__Objective__. From the first line of the data through the line containing "np.hstack([paint[:, :3], np.ones((len(paint), 1))]))", return each line exactly.
━━━━━━━━━━━━━━━━━━━━━━━━━━━━━━
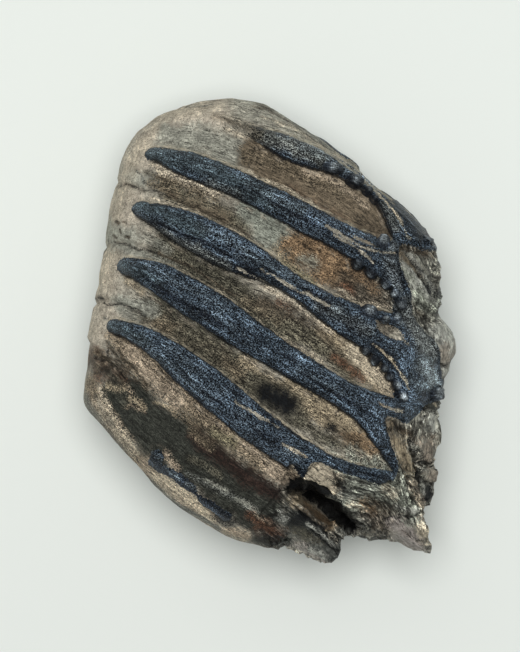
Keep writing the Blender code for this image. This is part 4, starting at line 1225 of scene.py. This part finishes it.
def add_paint(mesh, name, paint):
    add_attribute(mesh, name, "FLOAT_COLOR", np.hstack([paint[:, :3], np.ones((len(paint), 1))]))


def add_surface_attributes(mesh, surface):
    _, tone, crack = slabs(surface)
    shade = np.exp2(tone) * (1 - 0.75 * crack)
    # Painted shade in the cement round the feet of the beads.
    bead_foot_shade = bell(surface.bead_depth + 0.1, 0.22) * (1 - surface.hidden)
    for name, swell in (("ground", -2.2), ("wide ground", 2.2)):
        paint = painted("cement", GROUND, surface, swell)
        # Painted shade also blackens the cavity.
        paint[:, :3] *= (shade * (1 - 0.9 * bead_foot_shade) * (1 - 0.97 * surface.dark))[:, None]
        add_paint(mesh, name, paint)
    glaze = painted("enamel", GLAZE, surface)
    # Painted highlight on the beads' tops, fading into painted shade at their rims.
    beaded = ease(surface.bead_depth, -0.5, 0.1)[:, None]
    lit_bead = np.array(PAINTS["shaded_bead_rim"]) * (1 - surface.bead_light[:, None])
    lit_bead = lit_bead + np.array(PAINTS["lit_bead"]) * surface.bead_light[:, None]
    glaze += (lit_bead - glaze) * beaded
    add_paint(mesh, "glaze", glaze)
    enamel = ease(surface.enamel, -0.2, 0.2)
    numbers = {
        "grit": paint[:, 3] * (1 - enamel) + glaze[:, 3] * enamel,
        "band": np.clip(surface.band, -DEPTH_KEPT, DEPTH_KEPT),
        "enamel": np.clip(surface.enamel, -DEPTH_KEPT, DEPTH_KEPT),
        "side": surface.side,
        "root": surface.root,
        "clean": surface.clean,
        "broken": surface.root * (1 - surface.worn) * (1 - surface.dark),
        "grain": surface.grain,
    }
    for name, values in numbers.items():
        add_attribute(mesh, name, "FLOAT", values)
    add_attribute(mesh, "flow", "FLOAT_VECTOR", surface.flow)


class Wire:
    """A shader socket on which Python's arithmetic adds Math nodes."""

    def __init__(self, tree, socket):
        self.tree = tree
        self.socket = socket

    def math(self, operation, *values):
        return self.tree.node("ShaderNodeMath", {"operation": operation}, dict(enumerate(values)))

    def __add__(self, other):
        return self.math("ADD", self, other)

    def __sub__(self, other):
        return self.math("SUBTRACT", self, other)

    def __rsub__(self, other):
        return self.math("SUBTRACT", other, self)

    def __mul__(self, other):
        return self.math("MULTIPLY", self, other)

    def __rpow__(self, other):
        return self.math("POWER", other, self)

    def __neg__(self):
        return self.math("MULTIPLY", self, -1.0)

    __radd__ = __add__
    __rmul__ = __mul__

    def __abs__(self):
        return self.math("ABSOLUTE", self)

    def at_least(self, least):
        return self.math("MAXIMUM", self, least)

    def ramp(self, start, end):
        """0 at start, 1 at end, and smooth between."""
        settings = {"interpolation_type": "SMOOTHSTEP"}
        values = {"Value": self, "From Min": start, "From Max": end}
        return self.tree.node("ShaderNodeMapRange", settings, values)


class Tree:
    """A material's nodes, made one at a time."""

    def __init__(self, name):
        self.material = bpy.data.materials.new(name)
        self.material.use_nodes = True
        self.nodes = self.material.node_tree.nodes
        self.links = self.material.node_tree.links
        self.shader = self.nodes["Principled BSDF"]

    def node(self, kind, settings=None, values=None, output=0):
        made = self.nodes.new(kind)
        for name, setting in (settings or {}).items():
            setattr(made, name, setting)
        for name, value in (values or {}).items():
            self.feed(made.inputs[name], value)
        return Wire(self, made.outputs[output])

    def feed(self, socket, value):
        if isinstance(value, Wire):
            self.links.new(value.socket, socket)
        else:
            socket.default_value = value

    def mix(self, factor, first, second):
        """Colours mixed by a factor."""
        settings = {"data_type": "RGBA", "clamp_factor": True}
        return self.node("ShaderNodeMix", settings, {0: factor, 6: first, 7: second}, output=2)

    def attributes(self, output, *names):
        """One output of each of these attributes of the mesh."""
        return [self.node("ShaderNodeAttribute", {"attribute_name": name}, output=output) for name in names]

    def scaled(self, vector, size):
        """The vector with each axis multiplied, or all by one wire."""
        operation = "SCALE" if isinstance(size, Wire) else "MULTIPLY"
        key = "Scale" if operation == "SCALE" else 1
        return self.node("ShaderNodeVectorMath", {"operation": operation}, {0: vector, key: size})

    def noise(self, vector, scale, detail=3.0, roughness=0.55):
        values = {"Vector": vector, "Scale": scale, "Detail": detail, "Roughness": roughness}
        return self.node("ShaderNodeTexNoise", None, values)

    def surface(self, **values):
        for name, value in values.items():
            self.feed(self.shader.inputs[name.replace("_", " ")], value)

    def bump(self, height, distance):
        values = {"Height": height, "Distance": distance, "Strength": 1.0}
        self.feed(self.shader.inputs["Normal"], self.node("ShaderNodeBump", None, values))


def fossil_material():
    """Blue-black enamel over cement with stains and splintered roots, with painted light and shade along the
    ridges.
    """
    tree = Tree("fossil enamel and cement")
    place = tree.node("ShaderNodeTexCoord", output="Object")
    ground, wide_ground, glaze = tree.attributes("Color", "ground", "wide ground", "glaze")
    enamel, band, side, clean = tree.attributes("Fac", "enamel", "band", "side", "clean")
    root, broken, grit, grained = tree.attributes("Fac", "root", "broken", "grit", "grain")
    (flow,) = tree.attributes("Vector", "flow")
    fine = tree.noise(place, FINE_SCALE, 2.0, 0.6) - 0.5
    specks = tree.noise(place, SPECK_SCALE, 0.0) - 0.5
    patches = tree.noise(place, PATCH_SCALE)
    blots = tree.noise(place, BLOT_SCALE, 1.0)
    clouds = tree.noise(place, CLOUD_SCALE, 3.0) - 0.5
    streaks = (tree.noise(tree.scaled(flow, STREAKS), 1.0, 4.0, 0.65) - 0.5) * grained
    hairs = (tree.noise(tree.scaled(flow, HAIRS), 1.0, 2.0, 0.6) - 0.5) * grained
    threads = tree.noise(tree.scaled(flow, THREADS), 1.0, 3.0, 0.6) - 0.5
    thread = abs(threads).ramp(0.032, 0.01) * grained
    splits = abs(tree.noise(tree.scaled(flow, SPLITS), 1.0, 5.0, 0.65) - 0.5)

    coat = (enamel + fine * 1.6).ramp(-0.08, 0.08)
    lower = side.ramp(0.1, 0.7)
    upper = (-side).ramp(0.1, 0.7)
    crown = 1 - root
    out = -(band + fine * 1.2)

    stains_and_painted_light = tree.mix((fine + specks).ramp(-0.05, 0.05), ground, wide_ground)
    lines = (streaks * 3.5 + hairs * 4.5) * (0.25 + grit * (0.8 - root * 0.4) + broken * 1.15)
    blotches = clouds * 1.5 + (patches - 0.5) * 2.2 + (blots - 0.5) * (1.0 + grit * 2.4)
    tone = lines + blotches + splits.ramp(0.07, 0.03) * broken * 0.5
    stains_and_painted_light = tree.scaled(stains_and_painted_light, 2 ** tone)
    grains = 1 + (specks * 20.0 + fine * 7.0) * (grit * 0.4 - 0.1).at_least(0.06) * (1 - root * 0.75)
    stains_and_painted_light = tree.scaled(stains_and_painted_light, grains.at_least(0.06))
    # Painted light: paler cement along the upper edge of each ridge, and again below the shadow under its
    # lower edge.
    rim = out.ramp(0.05, 0.3) * out.ramp(1.1, 0.7) * upper * patches.ramp(0.38, 0.58) * crown
    stains_and_painted_light = tree.mix(rim * 0.8, stains_and_painted_light, LIT_RIM_COLOUR)
    lit_lip = out.ramp(0.8, 1.1) * out.ramp(2.4, 1.4) * lower * patches.ramp(0.45, 0.62) * crown
    stains_and_painted_light = tree.mix(lit_lip * 0.6, stains_and_painted_light, LIT_LIP_COLOUR)
    pits = (hairs * 0.6 + fine * 0.5 + specks * 0.4).ramp(-0.1, -0.16) * patches.ramp(0.36, 0.54)
    pits = pits.at_least(thread * patches.ramp(0.42, 0.56)).at_least(splits.ramp(0.016, 0.004) * broken)
    stains_and_painted_light = tree.mix(pits * (0.55 + grit * 0.4), stains_and_painted_light, PIT_COLOUR)
    # Painted shadow: near-black in the cement just below each ridge's lower edge.
    gap = out.ramp(-0.1, 0.15) * out.ramp(0.95, 0.4) * lower * crown * (1 - clean * 0.8)
    stains_and_painted_light = tree.mix(gap * 0.92, stains_and_painted_light, GAP_SHADOW_COLOUR)

    glint = (specks * 20.0 + fine * 4.0) * grit * 0.6
    # Painted shade: the last term darkens each ridge towards its lower edge; the other terms are the enamel's
    # own streaks and clouds.
    shade = streaks * 5.0 + hairs * 3.5 + threads * 5.5 + clouds * 3.0 + 0.1 - side.ramp(-0.1, 0.6) * 0.5
    # Painted shade at the enamel's edges, strongest along the lower edge, joined by the dark threads of the
    # grain.
    edge_shade = enamel.ramp(1.5, 0.3) * (0.35 + lower * 0.65)
    blue = tree.scaled(tree.scaled(glaze, 2 ** shade), (1 + glint).at_least(0.05))
    # Pale specks on the enamel, partly its own speckle and partly painted glints.
    blue = tree.mix((specks + fine * 0.5).ramp(0.17, 0.29) * grit * 0.45, blue, GLINT_SPECK_COLOUR)
    dark = edge_shade.at_least(thread * 0.8)
    blue = tree.mix(dark * 0.85, blue, EDGE_SHADE_COLOUR)

    tree.surface(Base_Color=tree.mix(coat, stains_and_painted_light, blue), Specular_IOR_Level=0.2)
    tree.surface(Roughness=0.75 - coat * 0.33 - root * 0.2)
    height = (fine + specks * (0.4 + coat * 0.5)) * (0.35 + grit * 0.65) + hairs * 0.9 + streaks - pits * 0.15
    tree.bump(height, BUMP_HEIGHT)
    return tree.material


def molar():
    """The finished tooth, and how far it was shifted in mm to lie over the origin."""
    tooth = body()
    join_roots(tooth, roots())
    carve(tooth)
    refine_seen_side(tooth)
    points, surface = add_relief(tooth)
    shift = settle(tooth, points)
    add_surface_attributes(tooth.data, surface)
    tooth.data.shade_smooth()
    tooth.data.materials.clear()
    tooth.data.materials.append(fossil_material())
    return tooth, shift


def sheet_material():
    """The plain pale sheet that the tooth lies on, with painted shade making it darker towards the lower end
    of the frame.
    """
    tree = Tree("pale sheet")
    place = tree.node("ShaderNodeTexCoord", output="Object")
    away = tree.node("ShaderNodeSeparateXYZ", None, {"Vector": place}, output=1)
    tree.surface(Base_Color=tree.mix(away.ramp(*SHEET_REACH), *SHEET_SHADE_COLOURS), Roughness=0.9)
    return tree.material


def floor():
    bm = bmesh.new()
    bmesh.ops.create_grid(bm, x_segments=1, y_segments=1, size=SHEET_HALF_SIZE)
    sheet = mesh_object("floor", bm)
    sheet.data.materials.append(sheet_material())


def studio():
    """An even pale room, a broad lamp overhead and a weaker one from the upper left."""
    world = bpy.data.worlds.new("studio")
    world.use_nodes = True
    background = world.node_tree.nodes["Background"]
    background.inputs["Color"].default_value = ROOM_COLOUR
    background.inputs["Strength"].default_value = ROOM_LIGHT
    bpy.context.scene.world = world
    for strength, to_top, to_left, spread in LAMPS:
        lamp = bpy.data.lights.new("overhead", "SUN")
        lamp.energy = strength
        lamp.angle = np.radians(spread)
        obj = bpy.data.objects.new("overhead", lamp)
        obj.rotation_euler = (-np.radians(to_top), -np.radians(to_left), 0)
        bpy.context.scene.collection.objects.link(obj)
    bpy.context.scene.view_settings.view_transform = "Standard"


def camera(shift):
    """Straight above the tooth, framed as in the photograph."""
    lens = bpy.data.cameras.new("camera")
    lens.sensor_width = SENSOR_WIDTH
    lens.lens = SENSOR_WIDTH * (CAMERA_HEIGHT - WIDEST_LEVEL) * PIXELS_PER_MM / FRAME_SIZE[1]
    lens.clip_end = 100.0
    obj = bpy.data.objects.new("camera", lens)
    obj.location = (Vector((*CAMERA_PLAN, CAMERA_HEIGHT)) + Vector(shift)) * MM
    bpy.context.scene.collection.objects.link(obj)
    bpy.context.scene.camera = obj


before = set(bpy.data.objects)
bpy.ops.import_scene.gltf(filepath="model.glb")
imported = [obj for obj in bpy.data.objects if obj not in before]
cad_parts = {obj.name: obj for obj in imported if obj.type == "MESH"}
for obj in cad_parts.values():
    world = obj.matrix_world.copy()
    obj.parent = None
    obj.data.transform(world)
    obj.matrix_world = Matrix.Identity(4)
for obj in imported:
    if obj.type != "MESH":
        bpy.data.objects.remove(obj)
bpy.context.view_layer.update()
tooth, shift = molar()
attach(tooth, "root")
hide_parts("molar")
floor()
studio()
camera(shift)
━━━━━━━━━━━━━━━━━━━━━━━━━━━━━━
__Full response__.
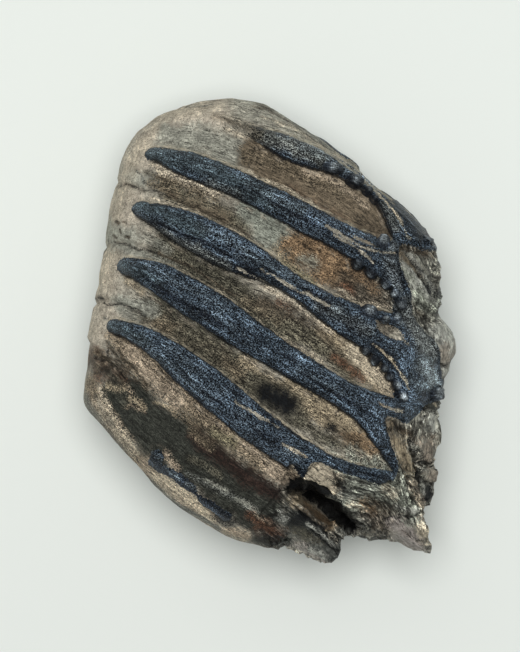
Keep writing the Blender code for this image. This is part 4, starting at line 1225 of scene.py. This part finishes it.
def add_paint(mesh, name, paint):
    add_attribute(mesh, name, "FLOAT_COLOR", np.hstack([paint[:, :3], np.ones((len(paint), 1))]))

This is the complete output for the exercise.